Write out the whole listing, matching it exactly.
* BEGIN Supplied material *
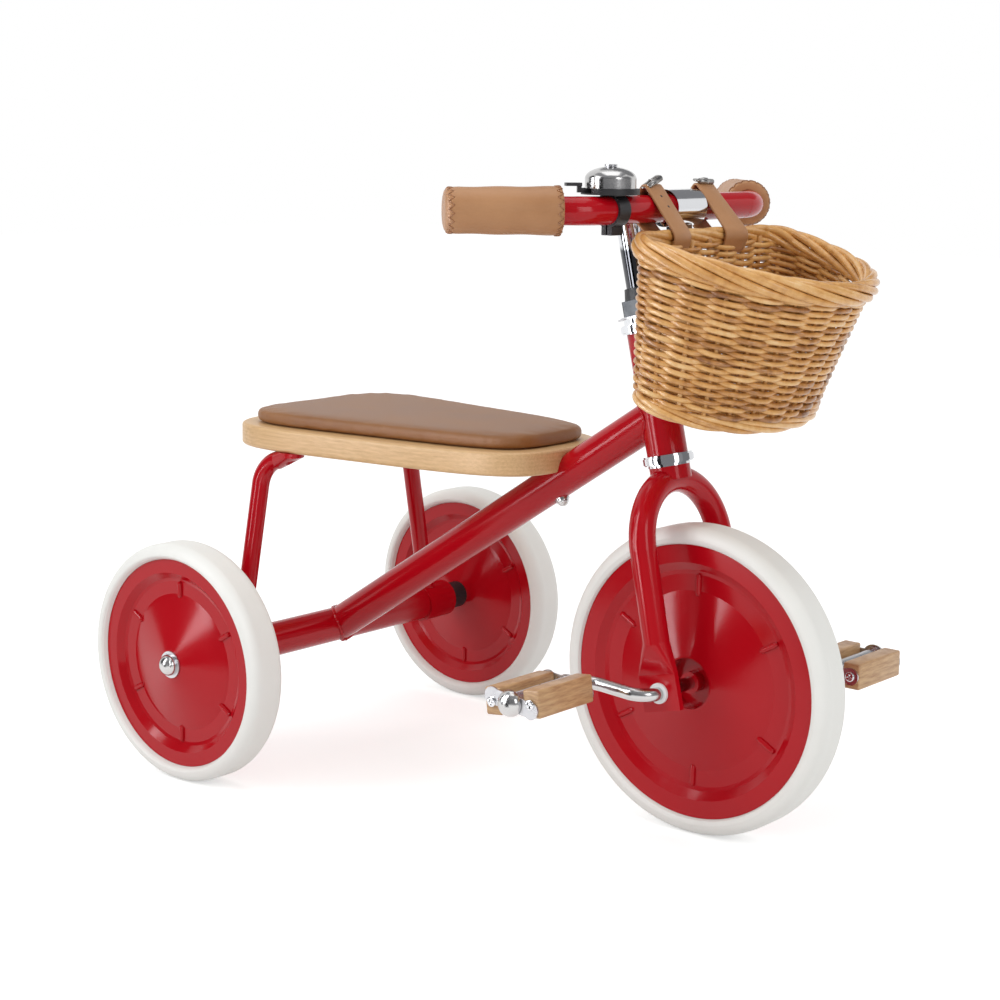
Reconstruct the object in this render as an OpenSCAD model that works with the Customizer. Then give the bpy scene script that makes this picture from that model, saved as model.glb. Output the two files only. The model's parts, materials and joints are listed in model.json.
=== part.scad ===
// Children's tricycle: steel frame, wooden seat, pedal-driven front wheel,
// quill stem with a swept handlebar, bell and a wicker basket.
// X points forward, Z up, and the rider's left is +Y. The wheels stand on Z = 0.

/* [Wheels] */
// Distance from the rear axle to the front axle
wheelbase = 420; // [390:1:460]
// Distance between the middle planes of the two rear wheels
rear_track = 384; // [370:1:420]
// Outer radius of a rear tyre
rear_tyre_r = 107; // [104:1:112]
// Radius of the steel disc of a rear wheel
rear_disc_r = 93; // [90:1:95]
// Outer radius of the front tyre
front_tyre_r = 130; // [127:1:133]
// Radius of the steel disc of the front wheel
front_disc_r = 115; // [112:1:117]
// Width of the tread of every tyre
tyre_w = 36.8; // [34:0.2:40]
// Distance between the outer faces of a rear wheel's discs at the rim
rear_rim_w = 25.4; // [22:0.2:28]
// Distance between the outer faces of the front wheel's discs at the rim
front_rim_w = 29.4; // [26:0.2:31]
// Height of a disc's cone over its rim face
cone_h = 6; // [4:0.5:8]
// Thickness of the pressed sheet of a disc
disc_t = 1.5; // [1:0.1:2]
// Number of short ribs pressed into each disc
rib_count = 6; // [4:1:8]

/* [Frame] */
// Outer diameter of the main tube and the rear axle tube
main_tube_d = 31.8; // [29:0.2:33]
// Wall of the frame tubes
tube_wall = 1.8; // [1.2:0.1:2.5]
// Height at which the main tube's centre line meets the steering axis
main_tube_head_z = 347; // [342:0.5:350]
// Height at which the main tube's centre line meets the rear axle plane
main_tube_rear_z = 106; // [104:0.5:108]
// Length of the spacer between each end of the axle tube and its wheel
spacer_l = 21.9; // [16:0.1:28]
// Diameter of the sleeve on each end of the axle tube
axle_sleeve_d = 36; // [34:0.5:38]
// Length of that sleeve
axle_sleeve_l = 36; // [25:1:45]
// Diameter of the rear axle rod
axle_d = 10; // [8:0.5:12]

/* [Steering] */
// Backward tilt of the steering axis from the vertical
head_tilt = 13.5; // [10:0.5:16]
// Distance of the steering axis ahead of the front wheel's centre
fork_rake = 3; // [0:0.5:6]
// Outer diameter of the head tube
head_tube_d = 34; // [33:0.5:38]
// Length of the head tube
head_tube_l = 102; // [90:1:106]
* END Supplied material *
* _Task output_:
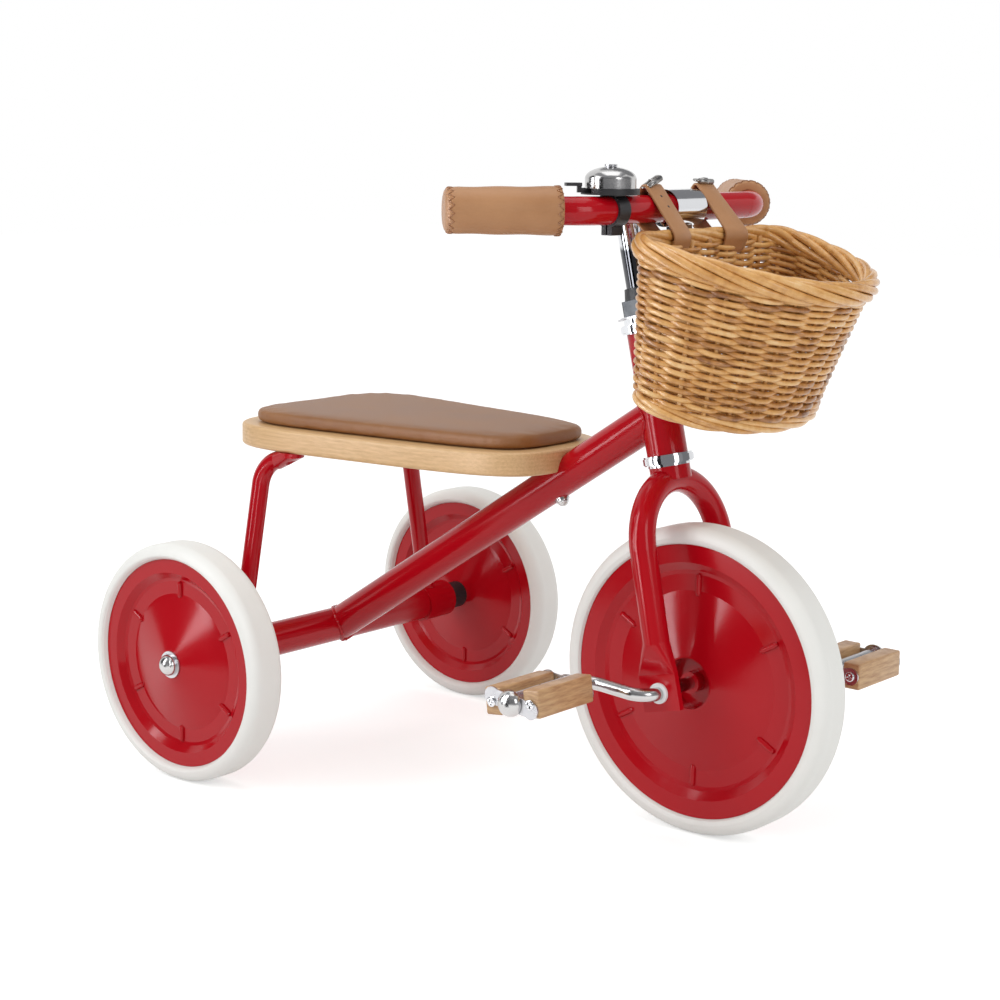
Reconstruct the object in this render as an OpenSCAD model that works with the Customizer. Then give the bpy scene script that makes this picture from that model, saved as model.glb. Output the two files only. The model's parts, materials and joints are listed in model.json.
=== part.scad ===
// Children's tricycle: steel frame, wooden seat, pedal-driven front wheel,
// quill stem with a swept handlebar, bell and a wicker basket.
// X points forward, Z up, and the rider's left is +Y. The wheels stand on Z = 0.

/* [Wheels] */
// Distance from the rear axle to the front axle
wheelbase = 420; // [390:1:460]
// Distance between the middle planes of the two rear wheels
rear_track = 384; // [370:1:420]
// Outer radius of a rear tyre
rear_tyre_r = 107; // [104:1:112]
// Radius of the steel disc of a rear wheel
rear_disc_r = 93; // [90:1:95]
// Outer radius of the front tyre
front_tyre_r = 130; // [127:1:133]
// Radius of the steel disc of the front wheel
front_disc_r = 115; // [112:1:117]
// Width of the tread of every tyre
tyre_w = 36.8; // [34:0.2:40]
// Distance between the outer faces of a rear wheel's discs at the rim
rear_rim_w = 25.4; // [22:0.2:28]
// Distance between the outer faces of the front wheel's discs at the rim
front_rim_w = 29.4; // [26:0.2:31]
// Height of a disc's cone over its rim face
cone_h = 6; // [4:0.5:8]
// Thickness of the pressed sheet of a disc
disc_t = 1.5; // [1:0.1:2]
// Number of short ribs pressed into each disc
rib_count = 6; // [4:1:8]

/* [Frame] */
// Outer diameter of the main tube and the rear axle tube
main_tube_d = 31.8; // [29:0.2:33]
// Wall of the frame tubes
tube_wall = 1.8; // [1.2:0.1:2.5]
// Height at which the main tube's centre line meets the steering axis
main_tube_head_z = 347; // [342:0.5:350]
// Height at which the main tube's centre line meets the rear axle plane
main_tube_rear_z = 106; // [104:0.5:108]
// Length of the spacer between each end of the axle tube and its wheel
spacer_l = 21.9; // [16:0.1:28]
// Diameter of the sleeve on each end of the axle tube
axle_sleeve_d = 36; // [34:0.5:38]
// Length of that sleeve
axle_sleeve_l = 36; // [25:1:45]
// Diameter of the rear axle rod
axle_d = 10; // [8:0.5:12]

/* [Steering] */
// Backward tilt of the steering axis from the vertical
head_tilt = 13.5; // [10:0.5:16]
// Distance of the steering axis ahead of the front wheel's centre
fork_rake = 3; // [0:0.5:6]
// Outer diameter of the head tube
head_tube_d = 34; // [33:0.5:38]
// Length of the head tube
head_tube_l = 102; // [90:1:106]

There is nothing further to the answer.